You can push deeper still by modeling the nutrient levels and growth cycle of grass, with... you guessed it... a grass FSM embedded in the terrain patch's own model.
If you push the idea far enough GOD has very little to do as all the aspects are pretty much self managed, freeing up time to spend on more godly things.
Recap
As stated above the FSM here is not the solution, just a means to illustrate that the solution to such a problem is not found in code per say but how you model your problem. There are most likely other solutions that are possible and most likely much better than my FSM proposition. However the "fractals" approach remains a good way to manage this difficulty. If done correctly you can dynamically allocate deeper levels where it matters while giving simpler models where it matters less. You can queue changes and apply them when resources become more available. In an action sequence it may not be all that important to calculate the nutrient transfer from cow to grass patch. You can however record these transitions and apply the changes at a later time or just approximate with an educated guess by simply replacing the rule engines or perhaps replacing the FSM implementation altogether with a simpler naive version for the elements that are not in the direct field of interest (that cow at the other end of the field) to allow more detailed interactions to get the focus and a larger share of resources.
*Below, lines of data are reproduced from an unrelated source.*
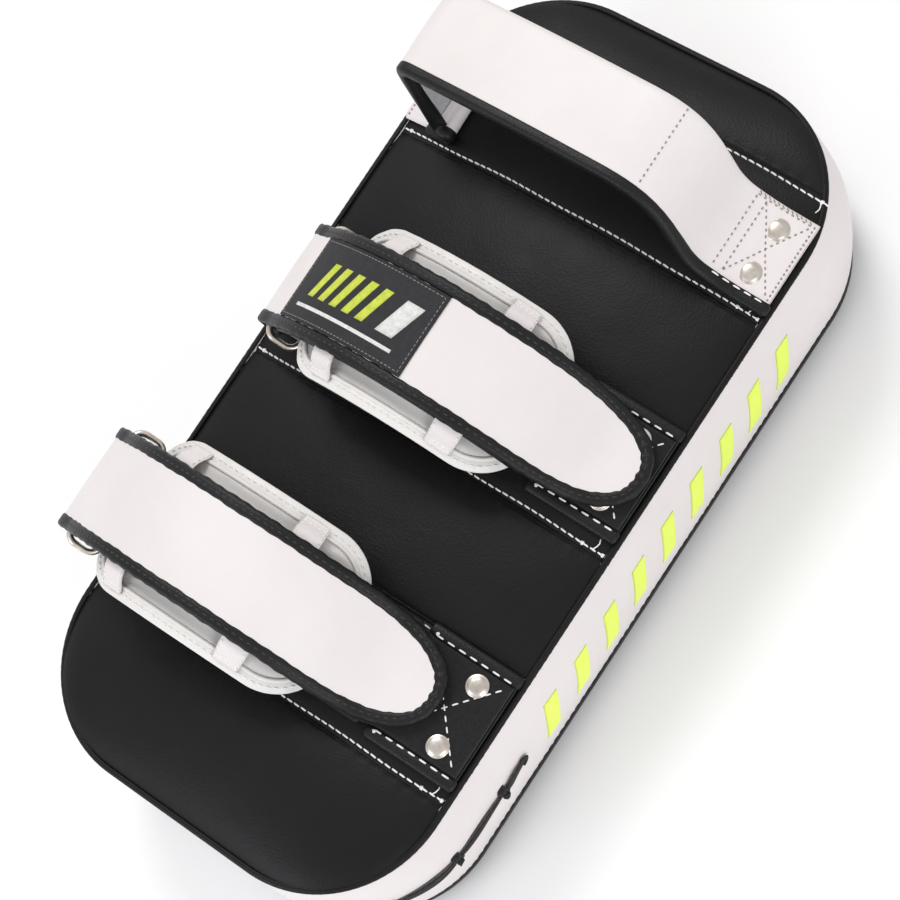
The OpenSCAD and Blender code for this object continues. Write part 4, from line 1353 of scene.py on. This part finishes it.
def cushion(strap, shape):
    """Two stitched layers: a flat rim, a raised bead, and a puffed middle pressed flat under the strap."""
    body = strap.name + "_cushion"
    points, faces = shape
    points = points.copy()
    x, y, z = points.T
    end = np.clip((CUSHION_X - RIM - 2 - np.abs(x)) / 20, 0, 1)
    ceiling = -1.7 - CUSHION_BASE + 1.5 * ease((np.abs(y) - 25.8) / 2.0)
    floor = -4.2 - 3.2 * end
    crease = 0.35 * ripple(x, y, 34, strap.y) + 0.25 * ripple(y, x, 19, strap.x)
    z = np.where(np.abs(z) > 1.8, z + crease, z)
    points[:, 2] = np.clip(z, floor, ceiling)
    made = piece(body + "_pad", [(under_strap(points, strap), faces)], VINYL, weld=0.05)
    smooth = made.modifiers.new("smooth", "SUBSURF")
    smooth.levels = smooth.render_levels = 1
    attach(made, body)
    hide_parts(strap.name + "_cushion_cover", strap.name + "_cushion_foam",
                strap.name + "_cushion_lining")
    cushion_rim(strap, body)


def edge_ring(inset, height):
    """The cushion's outline moved in by inset, at a height."""
    return np.concatenate([cushion_edge(inset, RIM_POINTS), np.full((RIM_POINTS, 1), height)], 1)


def cushion_rim(strap, body):
    """The sewn rim, with a bead and a row of stitches on each side of it."""
    lift = 1.0
    profile = [(0.5, 0.8), (0.1, 0.45), (0.0, 0), (0.1, -0.45), (0.5, -0.8), (3.5, -0.75), (RIM + 1.5, -0.9),
               (RIM + 1.5, 0.9), (3.5, 0.75)]
    rings = [edge_ring(inset, lift + h) for inset, h in profile]
    wave = 0.12 * np.cos(np.arange(RIM_POINTS) * 2 * math.pi / 6.5)
    for ring in rings:
        ring[:, 2] += wave
    grid = under_strap(np.stack(rings), strap)
    faces = grid_faces(len(rings), RIM_POINTS, loop=True) + closing_faces(len(rings), RIM_POINTS)
    piece(body + "_rim", [(grid, faces)], VINYL, body)
    beads, rows = [], []
    for side in (1, -1):
        bead = edge_ring(RIM + 0.6, lift + side * 0.9)
        line = under_strap(bead, strap)
        up = under_strap(bead + [0, 0, side], strap) - line
        beads.append(tube(line, up, 1.0, 0.9, loop=True, sides=10))
        row = edge_ring(2.6, lift + side * 0.95)
        row = np.concatenate([row, row[:1]])
        line = under_strap(row, strap)
        rows.append(stitches(line, under_strap(row + [0, 0, side], strap) - line, 3.4, 2.3, 0.3))
    piece(body + "_bead", beads, VINYL, body)
    piece(body + "_rim_stitches", rows, WHITE_THREAD, body)


# ---- carried-over CAD nodes ----

def finish_cad_nodes():
    """Materials for the CAD nodes that stay: the firm foam and the two rings."""
    set_material(frame["nodes"]["firm_core_foam"], FOAM)
    for name in ("upper_ring", "lower_ring"):
        set_material(frame["nodes"][name], NICKEL)
        for polygon in frame["nodes"][name].data.polygons:
            polygon.use_smooth = True


def set_material(node, material):
    node.data.materials.clear()
    node.data.materials.append(material)


# ---- camera, floor and light ----

def camera():
    """The camera at the photograph's viewing angle."""
    data = bpy.data.cameras.new("camera")
    data.lens = CAMERA_LENS
    data.sensor_width = 36.0
    data.clip_end = 20
    cam = bpy.data.objects.new("camera", data)
    look = unit(CAMERA_LOOK)
    down = np.array(CAMERA_DOWN)
    down = unit(down - look * float(down @ look))
    right = np.cross(down, look)
    turn = Matrix(np.stack([right, -down, -look], 1).tolist()).to_4x4()
    cam.matrix_world = Matrix.Translation(CAMERA_PLACE) @ turn
    scene.collection.objects.link(cam)
    scene.camera = cam


def area_light(name, place, target, size, power, color):
    data = bpy.data.lights.new(name, "AREA")
    data.shape = "DISK"
    data.size, data.energy, data.color = size, power, color
    lamp = bpy.data.objects.new(name, data)
    lamp.location = place
    lamp.rotation_mode = "QUATERNION"
    lamp.rotation_quaternion = (Vector(target) - Vector(place)).to_track_quat("-Z", "Y")
    scene.collection.objects.link(lamp)


def studio():
    """A white surround, three soft lights and a plain pale floor."""
    world = bpy.data.worlds.new("studio")
    scene.world = world
    world.use_nodes = True
    world.node_tree.nodes["Background"].inputs["Color"].default_value = (1.0, 1.0, 1.0, 1)
    world.node_tree.nodes["Background"].inputs["Strength"].default_value = 0.7
    area_light("key", (-0.9, 0.9, 1.9), (0, 0, 0.05), 0.9, 17, (1.0, 0.99, 0.98))
    area_light("side", (1.5, -0.6, 0.9), (0, 0, 0.05), 1.0, 9, (0.96, 0.97, 1.0))
    area_light("end", (-0.4, -1.7, 1.1), (0, 0, 0.05), 0.9, 9, (0.9, 0.94, 1.0))
    mesh = bpy.data.meshes.new("floor")
    size = 6.0
    corners = [(-size, -size, 0), (size, -size, 0), (size, size, 0), (-size, size, 0)]
    mesh.from_pydata(corners, [], [(0, 1, 2, 3)])
    floor = bpy.data.objects.new("floor", mesh)
    floor.location.z = -0.0004
    material, nodes, links, shader, place = new_material("floor", (0.93, 0.93, 0.93), 0.8)
    vary_color(nodes, links, shader, place, (0.92, 0.92, 0.92), (0.94, 0.94, 0.94), 3.0)
    mesh.materials.append(material)
    scene.collection.objects.link(floor)
    scene.view_settings.view_transform = "Standard"


# ---- build ----

camera()
studio()
finish_cad_nodes()
back_filling()
pad_back()
back_stitching()
side_wall()
seam_welt()
striking_cover()
wall_marks()
lacing()
handle()
cushion_mesh = cushion_shape()
for made_strap in (Strap("upper", 97.0), Strap("lower", 76.0)):
    outer_strap(made_strap)
    strap_fold(made_strap)
    inner_strap(made_strap)
    anchor_tab(made_strap)
    strap_rivets(made_strap)
    cushion(made_strap, cushion_mesh)
    keepers(made_strap)
    if made_strap.name == "upper":
        label(made_strap)
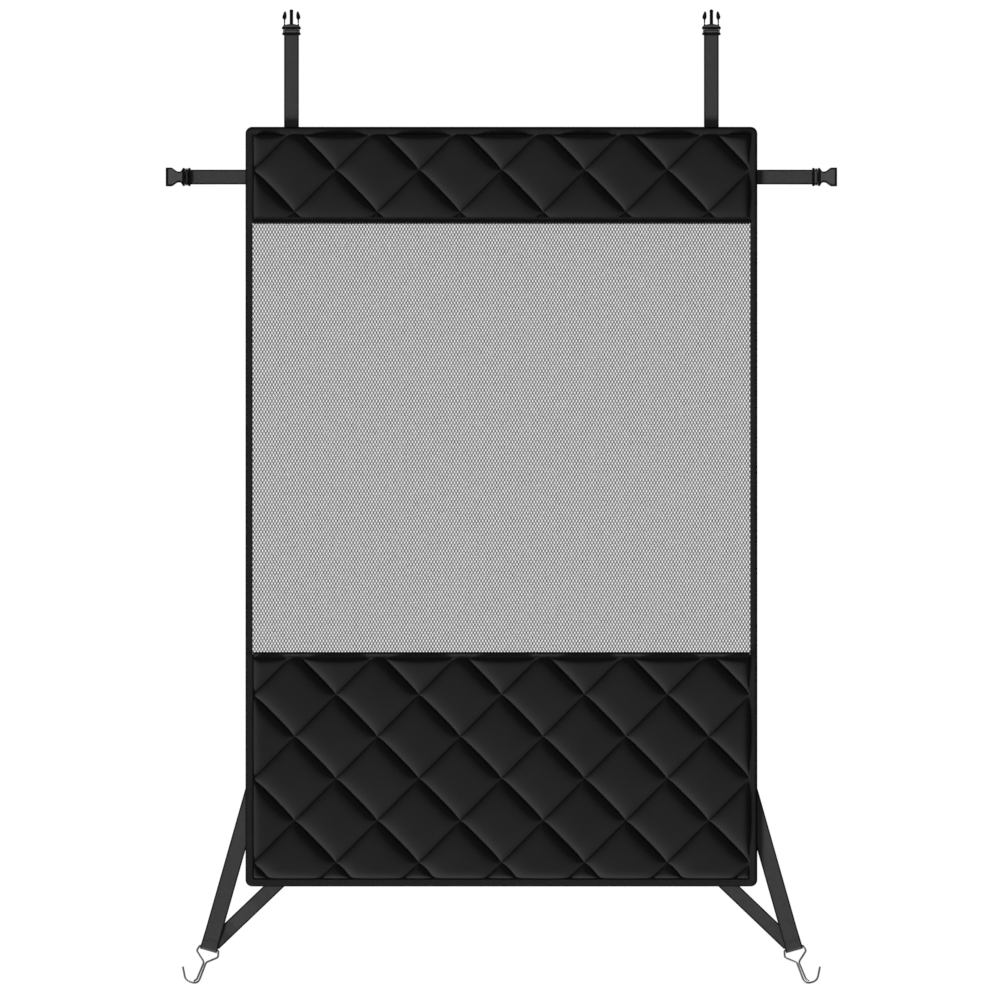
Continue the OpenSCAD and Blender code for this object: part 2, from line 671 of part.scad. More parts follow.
// Corners of the hook from its tip, across and down from the pivot: bowl, shank, bail round the
// webbing loop, second shank wire and its end laid on the bowl
hook_corners = [[-29.1, -35.7], [-19.8, -54], [-1.6, -54], [2.1, -20.9], [16.2, -9.6], [13.4, 0],
    [-13.4, 0], [-16.2, -8.2], [-2.7, -21.2], [-4.2, -47], [-8.2, -51.6]];
hook_bends = [0, 11.5, 11.5, 6, 3.5, 1.8, 1.8, 3.5, 6, 5, 0];

module wire_hook(side) {
    color(steel_color) sided(side) at_pivot(outer_lean) translate([0, loop_y, 0]) rotate([90, 0, 0])
        bent_wire(hook_corners, hook_bends, wire_d / 2);
}

net_window();
edge_binding();
upper_pad_cover();
upper_pad_wadding();
upper_pad_lining();
lower_pad_cover();
lower_pad_wadding();
lower_pad_lining();
upper_seam_tape_front();
upper_seam_tape_back();
lower_seam_tape_front();
lower_seam_tape_back();
for (s = LEFT_RIGHT) {
    top_strap_root(s);
    top_strap(s);
    top_strap_run(s);
    top_strap_fold(s);
    top_plug(s);
    outer_latch_arm(s);
    inner_latch_arm(s);
    side_strap_root(s);
    side_strap(s);
    side_strap_run(s);
    side_strap_fold(s);
    side_socket(s);
    outer_hook_strap_root(s);
    inner_hook_strap_root(s);
    outer_hook_strap(s);
    inner_hook_strap(s);
    wire_hook(s);
}
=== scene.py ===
import math

import bmesh
import bpy
import numpy as np
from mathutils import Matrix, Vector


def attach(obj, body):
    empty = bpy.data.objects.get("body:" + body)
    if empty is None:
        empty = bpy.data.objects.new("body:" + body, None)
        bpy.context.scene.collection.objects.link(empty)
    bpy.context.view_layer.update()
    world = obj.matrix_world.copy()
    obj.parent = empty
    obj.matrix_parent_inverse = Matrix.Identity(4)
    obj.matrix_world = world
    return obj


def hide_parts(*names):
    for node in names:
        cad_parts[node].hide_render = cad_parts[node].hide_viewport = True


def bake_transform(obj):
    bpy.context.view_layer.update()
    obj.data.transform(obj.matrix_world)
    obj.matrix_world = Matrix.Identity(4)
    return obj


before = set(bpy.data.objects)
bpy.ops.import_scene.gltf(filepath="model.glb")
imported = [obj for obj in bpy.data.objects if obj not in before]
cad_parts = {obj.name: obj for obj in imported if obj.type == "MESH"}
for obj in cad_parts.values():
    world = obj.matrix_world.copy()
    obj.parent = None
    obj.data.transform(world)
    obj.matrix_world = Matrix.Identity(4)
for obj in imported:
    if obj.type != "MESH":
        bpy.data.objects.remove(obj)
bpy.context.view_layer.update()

# ---- camera ----
# Square to the front of the panel and far off, with a long lens that draws it nearly in parallel.
# The picture takes in the panel and all its straps, straight as they are at rest.

FRAME_WIDTH = 1.430  # metres across the picture at the panel
LENS, SENSOR = 300, 36
CENTRE_X, CENTRE_Z = -0.0013, -0.5332
camera_data = bpy.data.cameras.new("camera")
camera_data.lens = LENS
camera_data.sensor_width = SENSOR
camera_data.clip_end = 60
camera = bpy.data.objects.new("camera", camera_data)
camera.location = (CENTRE_X, -FRAME_WIDTH * LENS / SENSOR, CENTRE_Z)
camera.rotation_euler = (math.pi / 2, 0, 0)
bpy.context.scene.collection.objects.link(camera)
bpy.context.scene.camera = camera

# ---- net window ----
# Warp-knitted polyester net with small staggered diamond holes, one panel stretched flat between the
# two seams and the side binding. Each of its slanting strands is a pair of yarns, one family in front.

MM = 0.001  # sizes are in millimetres from here on, and a piece turns its points to metres
NET_HALF_W, NET_TOP, NET_BOTTOM = 363.5, -134, -757
HOLES_ACROSS, NET_ROWS = 163, 160
YARN_R, YARNS_APART = 0.345, 1.15
YARN_SIDES = 6
YARN_LENGTH = 8  # rows of holes between two sections of a yarn


def linear(hex_colour):
    """sRGB hex to a linear RGBA colour."""
    parts = [int(hex_colour[k : k + 2], 16) / 255 for k in (1, 3, 5)]
    return [c / 12.92 if c <= 0.04045 else ((c + 0.055) / 1.055) ** 2.4 for c in parts] + [1]


def node(tree, kind, settings=None, inputs=None):
    """Adds a node: settings are its own properties, inputs are values or sockets to link."""
    made = tree.nodes.new(kind)
    for key, value in (settings or {}).items():
        setattr(made, key, value)
    for key, value in (inputs or {}).items():
        if isinstance(value, bpy.types.NodeSocket):
            tree.links.new(value, made.inputs[key])
        else:
            made.inputs[key].default_value = value
    return made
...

All this without ever revisiting the system as a whole; since each part is well isolated it becomes easier to create a drop-in replacement limiting or extending the depth of your model. By using a standard design you can build on that and maximize investments made in ad-hoc tools such as a DSL to define rules or a standard vocabulary for events, again starting at very high level and adding refinements as needed.
I would provide a code example but this is all I can afford to do right now.